Calculation and Interpretation of the Standard Error of the Sample Mean

The standard error (SE) of the sample mean refers to the standard deviation of the distribution of the sample means. It gives analysts an estimate of the variability they would expect if they were to draw multiple samples from the same population. While the standard deviation measures the variability obtained within one sample, the standard error gives an estimate of the variability between many samples.

Standard Error of the Sample Mean Formula

Provided the population standard deviation, σ, is known, analysts use the following formula to estimate the standard error of the sample mean, denoted as σ_x:

$$ \sigma_x=\cfrac {\sigma}{\sqrt n} $$

Where n is the sample size.

However, the population standard deviation, σ, is usually unknown. In such a case, the following formula is used to estimate the standard error of the sample mean, also denoted as S_x:

$$ S_x =\cfrac {S}{\sqrt n} $$

Where S is the sample standard deviation; and \(S^2 =\cfrac {\sum \left(X_i- X \right)^2}{n- 1}  \).

Breaking Down the Standard Error of the Sample Mean

The standard error of the sample mean gives analysts an idea of how precisely the sample mean estimates the population mean. A lower value of the standard error indicates a more precise estimation of the population mean. On the other hand, a larger value of the standard error indicates a less precise estimate of the population mean.

It’s also important to note that the standard error becomes smaller as the sample size increases. This happens because increasing the sample size ultimately brings the sample mean closer to the true value of the population mean.
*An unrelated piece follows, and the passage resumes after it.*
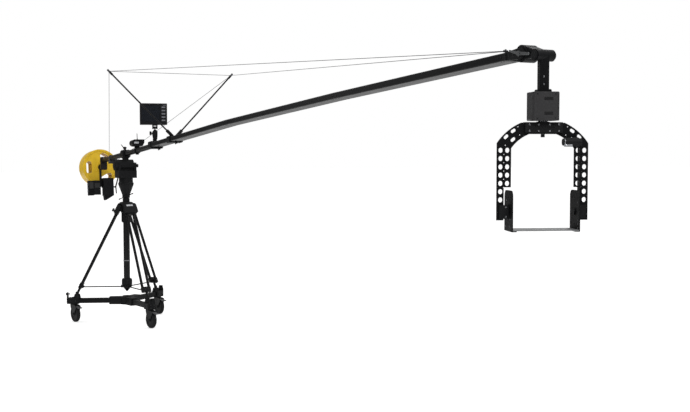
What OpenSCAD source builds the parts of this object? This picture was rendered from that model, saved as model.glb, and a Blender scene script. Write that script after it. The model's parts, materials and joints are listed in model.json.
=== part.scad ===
/* [Wheeled base] */
// Distance from the column to each caster's swivel axis
caster_reach = 470; // [420:5:560]
// Turn of the front leg away from the boom's line
leg_turn = 5.3; // [0:0.1:20]
// Height of the square arm tubes
arm_tube_h = 44; // [35:1:50]
// Width of the square arm tubes
arm_tube_w = 40; // [30:1:48]
// Wall of the square arm tubes
arm_tube_wall = 3; // [2:0.5:5]
// Height of the arm tubes' centre line over the floor
arm_axis_z = 187; // [183:1:205]
// Reach of the hub's three sockets
hub_reach = 156; // [120:1:200]
// Height of the hub casting
hub_h = 66; // [58:1:80]
// Width of each end casting
end_w = 68; // [60:1:80]
// Length of each end casting
end_l = 98; // [90:1:110]

/* [Casters] */
// Wheel diameter
wheel_d = 150; // [125:1:155]
// Tread width
tread_w = 34; // [28:1:40]
// Distance that the wheel trails behind the swivel axis
trail = 30; // [20:1:36]
// Diameter of the caster's stem
stem_d = 20; // [16:1:24]
// Diameter of the wheel's axle
axle_d = 12; // [8:1:16]
// Thickness of the fork's side plates
fork_t = 4; // [3:0.5:6]
// Turn of the casters away from the boom's line
caster_turn = 8; // [-20:1:20]
// Length of the brake pedal
pedal_l = 58; // [45:1:70]

/* [Tripod legs] */
// Distance from the column to each leg's hinge pin
leg_top_r = 62; // [58:1:70]
// Height of the leg hinge pins
leg_top_z = 1010; // [950:1:1050]
// Distance from the column to each foot
foot_r = 440; // [425:1:445]
// Height of the feet
foot_z = 250; // [246:1:256]
// Diameter of the twin leg tubes
leg_tube_d = 24; // [18:1:28]
// Distance between the twin tubes
leg_pair_w = 60; // [52:1:66]
// Length of the twin tubes' section
leg_pair_l = 790; // [775:1:795]
// Diameter of the lower leg tube
lower_leg_d = 22; // [16:1:24]
// Diameter of the leg hinge pins
leg_pin_d = 10; // [8:1:14]
// Diameter of the spreader bars
spreader_d = 10; // [8:1:14]
// Height of the spreader bars
spreader_z = 310; // [305:1:318]

/* [Centre column] */
// Diameter of the centre column
column_d = 56; // [50:1:62]
// Wall of the centre column
column_wall = 4; // [3:0.5:6]
// Height of the column's lower end
column_bottom_z = 368; // [366:1:380]
// Height of the crown's underside sleeve
sleeve_z = 892; // [860:1:920]
// Height of the crown's top
crown_top_z = 1069; // [1064:1:1080]
// Height of the column's stop ring
stop_ring_z = 540; // [500:1:560]

/* [Bowl] */
// Height of the bowl's lower rim
bowl_z = 1105; // [1103:1:1112]
// Height of the bowl's top face
bowl_top_z = 1283; // [1270:1:1290]
// Largest diameter of the bowl
bowl_d = 134; // [120:1:145]
// Diameter of the bowl's neck
bowl_neck_d = 68; // [62:1:80]
// Diameter of the pan spindle
spindle_d = 30; // [20:1:36]

/* [Fluid head] */
// Height of the tilt axis over the floor
tilt_z = 1400; // [1394:1:1406]
// Length of the pan base along the boom
pan_base_l = 128; // [110:1:150]
// Width of the pan base across the boom
pan_base_w = 166; // [150:1:180]
// Height of the pan base
pan_base_h = 66; // [55:1:68]
// Diameter of the tilt drum on one side
tilt_drum_d = 98; // [90:1:104]
// Thickness of the side cheeks
cheek_t = 20; // [14:1:26]
// Diameter of the tilt shaft
tilt_shaft_d = 24; // [16:1:30]

/* [Boom] */
// Rise of the boom at rest in degrees
boom_rise = 5.7; // [0:0.1:10]
// Height of the boom's axis over the tilt axis
boom_lift = 96.5; // [92:0.5:104]
// Diameter of the round rear tube
rear_tube_d = 45; // [40:1:48]
// Wall of the round rear tube
rear_tube_wall = 3; // [2:0.5:5]
// Length of the rear tube behind the tilt axis
rear_tube_back = 640; // [600:5:680]
// Distance from the tilt axis to the first boom section
section_start = 803; // [760:1:840]
// Width of the boom sections
boom_w = 102; // [90:1:110]
// Height of the boom sections
boom_h = 37; // [34:1:56]
// Wall of the boom sections
boom_wall = 1.6; // [1.2:0.1:3]
// Edge radius of the boom sections
boom_r = 6; // [5:0.5:9]
// Length of the first boom section
section_1_l = 1568; // [1400:1:1700]
// Length of the second boom section
section_2_l = 1555; // [1400:1:1700]
// Length of the third boom section
section_3_l = 1604; // [1400:1:1700]
// Sag in degrees at the first joint
sag_1 = 1.2; // [0.2:0.1:1.4]
// Sag in degrees at the second joint
sag_2 = 0.5; // [0.2:0.1:1.4]
// Length of the spigot inside each section joint
spigot_l = 70; // [50:1:100]

/* [Counterweights] */
// Plate diameter
plate_d = 343; // [300:1:350]
// Plate thickness
plate_t = 44; // [30:1:46]
// Number of plates
plate_count = 3; // [1:1:3]
// Diameter of the weight bar
bar_d = 28; // [20:1:30]
// Drop of the weight bar under the boom's axis
bar_drop = 56; // [50:1:60]
// Distance from the tilt axis to the first plate's face
plate_start = 745; // [735:1:840]
// Distance from the tilt axis to the bar's end
bar_end = 960; // [950:1:1080]

/* [Control boxes] */
// Height of the ribbed power box
power_h = 138; // [120:1:150]
// Width of the ribbed power box
power_w = 52; // [46:1:56]
// Height of the controller box
control_h = 168; // [130:1:176]
// Width of the controller box
control_w = 98; // [70:1:104]
// Depth of the controller box along the boom
control_l = 60; // [50:1:70]

/* [Struts and stays] */
// Distance from the tilt axis to the strut clamp
strut_at = 1238; // [1180:1:1280]
// Sideways reach of the strut tips
strut_reach = 522; // [460:1:560]
// Height of the strut tips over the boom's axis
strut_rise = 537; // [480:1:560]
// Strut diameter
strut_d = 12; // [8:1:14]
// Stay cable diameter
stay_d = 3.2; // [2:0.1:5]
// Distance from the tilt axis to the rear stay anchor
rear_anchor_at = 405; // [380:1:500]

/* [Monitor] */
// Monitor width
monitor_w = 222; // [180:1:240]
// Monitor height
monitor_h = 178; // [150:1:190]
// Monitor depth
monitor_t = 30; // [24:1:40]
// Sideways shift of the screen's middle from its bracket
monitor_shift = -11; // [-30:1:30]
// Turn of the monitor's face away from the boom's line
monitor_turn = -12; // [-25:1:0]
// Height of the monitor's tilt ball over the boom's axis
monitor_ball_z = 146; // [142:1:160]

/* [Receiver] */
// Distance from the tilt axis to the receiver box
receiver_at = 325; // [300:1:360]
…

Example: Calculating the Standard Error of the Sample Mean When the Population Standard Deviation is Known

In a certain property investment company with an international presence, workers have a mean hourly wage of $12 with a population standard deviation of $3. Given a sample size of 30, estimate and interpret the SE of the sample mean:

$$ \begin{align*} \sigma_x & =\cfrac {\sigma}{\sqrt n} \\ & =\cfrac {3}{\sqrt {30}} \\ & = $0.55 \\ \end{align*} $$

Interpretation: if we were to draw several samples of size 30 from the employee population and construct a sampling distribution of the sample means, we would end up with a mean of $12 and a standard error of $0.55.

Example: Calculating the Standard Error of the Sample Mean When σ is Unknown

A sample of 30 latest returns on XYZ stock reveals a mean return of $4 with a sample standard deviation of $0.13. Estimate the SE of the sample mean.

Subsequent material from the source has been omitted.